Josiah is concerned with three issues:

a) the worship of YHWH alone;

b) the elimination of symbolic representations of divine power that are common to Canaanite and Israelite practitioners; and

c) the limitation of legitimate sacrifices to one shrine alone: the royal temple established by his ancestor, King Solomon.

What gives rise to this radical revision of what were, until then, the expressions of common religion adhered to by most in Israel no less than by their neighbors? In 2. Kings 22:3-10 we learn that Josiah was prompted to his reforms by a book that was "found" during repairs of the royal temple. The book is such that, upon hearing its words, the king rends his garments. After a prophetess authenticates the book, Josiah reads it before the people of Judah at the house of the LORD and makes a covenant:

The king stood by the pillar and made a covenant before the LORD, to follow the LORD, keeping his commandments, his decrees, and his statutes, with all his heart and all his soul, to perform the words of this covenant that were written in this book. All the people joined in the covenant. (2. Kings 23:3)

Based on the similarities between the wording and content of 2 Kings 22-23 and Deuteronomy 6:4-5, 12-13, and, in fact, most of the Book of Deuteronomy, scholars have concluded that the "found" book of 2. Kings 22 is none other than some version of our Book of Deuteronomy.

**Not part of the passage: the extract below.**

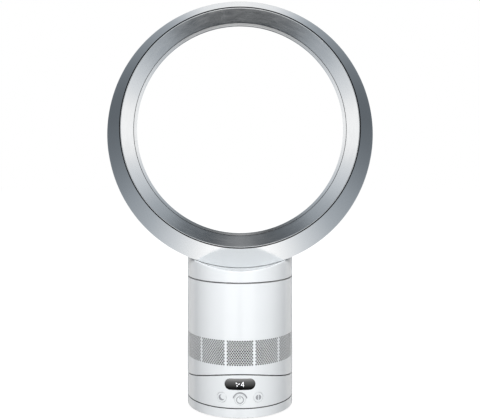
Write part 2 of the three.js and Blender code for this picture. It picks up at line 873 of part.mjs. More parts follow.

It is noteworthy, that 2. Kings claims nowhere that the found book had been known to anyone before its appearance at the time of Josiah. The authors of Kings (which forms part of what referred to by scholars as the "Deuteronomistic Work of History" that includes the Books of Samuel as well) are not aware of a Torah of Moses. Rather, they have before them a sacred text which was elevated to the level of the divine instruction to a pious king of Judah not earlier than the age of Josiah.